### [Task to carry out]
Return, unaltered, every line from the beginning of the material below up to and including the one with "os.makedirs(PARTS, exist_ok=True)".

### [Material]
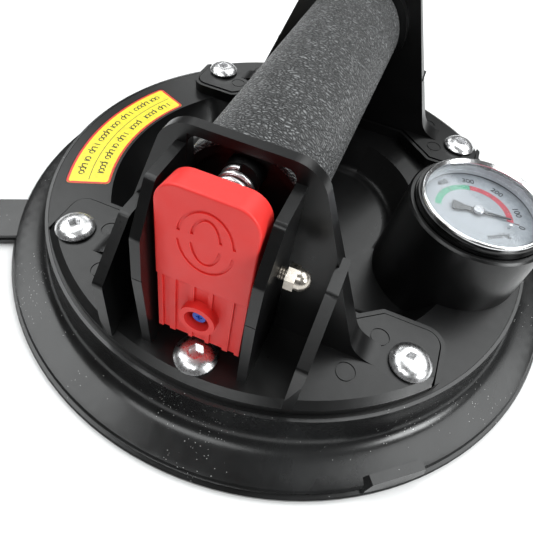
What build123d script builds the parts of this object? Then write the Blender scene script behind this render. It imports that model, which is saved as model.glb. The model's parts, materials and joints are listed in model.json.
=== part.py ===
from build123d import *
import os
from math import cos, pi, radians, sin, tan

# Hand vacuum lifter: a rubber-faced plate, a carrying handle that is also the pump,
# a red release lever in front and a vacuum gauge at the side.
# Frame: millimetres, +Z up, origin at the centre of the sealing plane, handle along Y,
# release lever at -Y, pump plunger at +Y, gauge at +X.

PARTS = "parts"
os.makedirs(PARTS, exist_ok=True)

# Rubber pad
PAD_R = 105.0
LAND_R = 97.0
MEMBRANE_LOW = 2.5
MEMBRANE_TOP = 4.5
PAD_INNER_R = 90.0
PAD_LIP_LOW = 2.2
PAD_LIP_EDGE_R = 104.6
PAD_RIM_R = 89.0
PAD_RIM_TOP = 19.6
PAD_WALL = ((89.2, 15.0), (89.7, 12.2), (90.5, 9.2), (92.3, 6.8), (95.8, 5.5))
PAD_SHELF = (103.0, 4.7)
PAD_GROOVE = ((103.6, 4.2), (103.6, 2.7), (103.0, 2.5), (103.6, 2.3))
PAD_FACE_RIBS = (30.0, 50.0, 70.0)
FACE_RIB_WIDTH = 2.0
FACE_RIB_LOW = 2.0
TAB_ANGLES = (27.5, 207.5)
TAB_WIDTH = 20.0
TAB_END_R = 123.0
TAB_ROOT = 5.0
TAB_LOW = 0.8
TAB_SPLIT = 2.5
TAB_TOP = 4.4
TAB_STEP = 0.6
LUG_ANGLES = (128.0, 308.0)
LUG_WIDTH = 19.0
LUG_INNER_R = 100.6
LUG_OUTER_R = 103.5
LUG_FACE_FOOT = (104.4, 2.8)
LUG_END_SLOPE = 2.2
LUG_TOP = 6.6

# Base plate
PLATE_R = 87.9
PLATE_GAP = 0.1
DECK_Z = 19.5
BEAD_R = 86.1
BEAD_LOW = 10.0
BEAD_TOP = 12.1
BOWL_R = 67.3
BOWL_HALF_Y = 42.4
BOWL_FLOOR_Z = 8.0
BOWL_TAPER = 30.0
BOWL_FLOOR_FILLET = 5.0
BOWL_CORNER_R = 12.0
SHOULDER_CENTRE = (9.0, 6.0)
SHOULDER_R = 38.0
SHOULDER_FROM = (13.0, -3.0)
POCKET_INNER_R = 72.5
POCKET_OUTER_R = 84.5
POCKET_TOP = 15.0
POCKET_RIBS = 16
POCKET_RIB_WIDTH = 2.5
RIM_GAP = 0.5
RIM_WIDTH = 1.4
RIM_TOP = 23.7
RIM_CLIP_R = 87.0

# Caution label and its recess
LABEL_INNER_R = 68.3
LABEL_OUTER_R = 84.4
LABEL_START = 156.0
LABEL_END = 205.5
LABEL_RECESS = 0.6
LABEL_THICK = 0.5
LABEL_CORNER_R = 2.0
LABEL_EDGE_GAP = 0.15

# Feet of the two handle legs
FOOT_R = 87.0
FOOT_TOP = 24.1
FOOT_BEVEL = (2.3, 1.2)
FOOT_HALF_X = 63.5
FOOT_INNER_Y = 42.3
FOOT_CORNER_R = 4.5
FOOT_KNEE = 45.6
FOOT_WAIST = 31.5
FRONT_INNER_Y = 52.9
REAR_INNER_Y = 55.0
SCREW_X = 56.0
SCREW_Y = 55.5
SCREW_END_Y = 79.0
MARK_R = 3.0
MARK_LINE = 0.35
MARK_DEPTH = 0.3
FRONT_MARKS = ((46.0, 51.0), (39.5, 66.0))
REAR_MARKS = ((46.0, 50.0), (41.0, 65.0))

# M6 flanged button-head screws and their inserts
SCREW_R = 3.0
SCREW_LOW = 9.8
HEAD_R = 6.25
HEAD_BASE_R = 5.7
HEAD_EDGE_LOW = 0.5
HEAD_EDGE_TOP = 1.0
HEAD_BREAK = (5.2, 2.05)
HEAD_CROWN = (3.9, 2.6)
HEAD_TOP = 2.85
HEAD_FLAT_R = 2.5
SOCKET_AF = 4.0
SOCKET_DEPTH = 2.1
INSERT_R = 4.2
INSERT_LOW = 9.5
BOSS_R = 7.0
HOLE_GAP = 0.05

# Handle legs
LEG_TOP = 80.0
LEG_TOP_HALF = 17.97
LEG_SLOPE = 0.398
LEG_TOP_CORNER = 9.6
LEG_FLARE_R = 10.0
LEG_FLARE_REACH = 52.0
LEG_BURY = 2.6
LEG_THICK_TOP = 2.8
LEG_THICK_FOOT = 7.8
FRONT_BACK = -52.9
FRONT_FACE = FRONT_BACK - LEG_THICK_TOP
REAR_FACE = 55.0
REAR_BACK = REAR_FACE + LEG_THICK_TOP
WINDOW_HALF = 12.9
WINDOW_LOW = 48.5
WINDOW_TOP = 77.6
WINDOW_CORNER = 3.0
EAR_IN = 13.0
EAR_OUT = 15.6
EAR_SPLIT_Z = 52.0
EAR_SPLIT_WIDTH = 0.25
EAR_SPLIT_DEPTH = 0.4
EAR_EDGE = ((-69.0, 75.0), (-77.5, 64.0), (-79.6, 52.0), (-81.0, 23.0))
RIB_THICK = 3.0
RIB_LEFT = -27.1
RIB_RIGHT = 26.8
RIB_EDGE = ((-66.0, 55.8), (-81.2, 44.3), (-83.3, 23.0))
REAR_RIB_OUT = 31.5
REAR_RIB_EDGE = ((-64.0, 47.0), (-77.0, 40.0), (-82.0, 23.0))
REAR_INNER_EDGE = ((-66.0, 41.0), (-81.0, 25.0), (-81.0, 23.0))
RIB_CORNER = 2.0

# Handle: grip, pump barrel and what moves in it, all round one axis along Y
HANDLE_Z = 60.3
GRIP_R = 17.3
GRIP_REAR = 50.5
GRIP_CORNER = 0.8
COLLAR_R = 19.6
SOCKET_R = 15.95
SOCKET_LENGTH = 8.0
BARREL_R = 14.0
BORE_R = 11.5
BARREL_FRONT = -50.0
BARREL_REAR = 60.0
HEAD_FLANGE_R = 14.0
PUMP_HEAD_FRONT = -51.5
PUMP_HEAD_BACK = -40.0
HEAD_PORT_DROP = 7.8
PORT_R = 1.8
SEAT_R = 4.7
VALVE_FLAP = 0.8
INLET_FLAP_R = 2.9
INLET_FLAP_UP = 0.6
EXHAUST_PORT_R = 1.2
EXHAUST_FLAP_R = 2.4
EXHAUST_UP = 1.0
CAP_FRONT = 57.9
CAP_REAR = 66.0
CAP_R = 16.6
CAP_FLUTES = 24
CAP_FLUTE_R = 0.7
CAP_PLAIN = 2.0
CAP_CORNER = 1.5
PISTON_FRONT = 18.0
PISTON_REAR = 27.0
PISTON_R = 11.2
SEAL_R = 11.45
SEAL_FRONT = 21.0
SEAL_REAR = 24.0
SEAL_DEPTH = 2.0
ROD_R = 3.5
ROD_SEAT = 4.0
ROD_REAR = 93.0
PLUNGER_R = 9.5
PLUNGER_WALL = 1.8
PLUNGER_FRONT = 58.0
PLUNGER_REAR = 97.0
PLUNGER_FIT = 0.08
PLUNGER_HEAD = 7.0
PLUNGER_CORNER = 2.5
RING_FRONT = 68.0
RING_REAR = 72.0
RING_DEPTH = 0.8
PUMP_SPRING_R = 8.6
PUMP_SPRING_WIRE = 0.7
PUMP_SPRING_TURNS = 9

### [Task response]
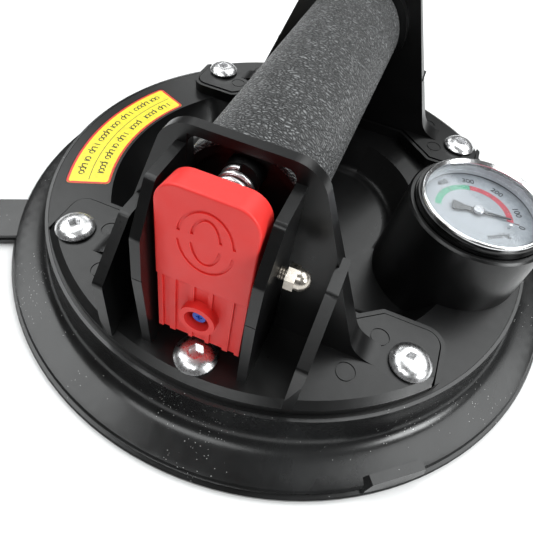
What build123d script builds the parts of this object? Then write the Blender scene script behind this render. It imports that model, which is saved as model.glb. The model's parts, materials and joints are listed in model.json.
=== part.py ===
from build123d import *
import os
from math import cos, pi, radians, sin, tan

# Hand vacuum lifter: a rubber-faced plate, a carrying handle that is also the pump,
# a red release lever in front and a vacuum gauge at the side.
# Frame: millimetres, +Z up, origin at the centre of the sealing plane, handle along Y,
# release lever at -Y, pump plunger at +Y, gauge at +X.

PARTS = "parts"
os.makedirs(PARTS, exist_ok=True)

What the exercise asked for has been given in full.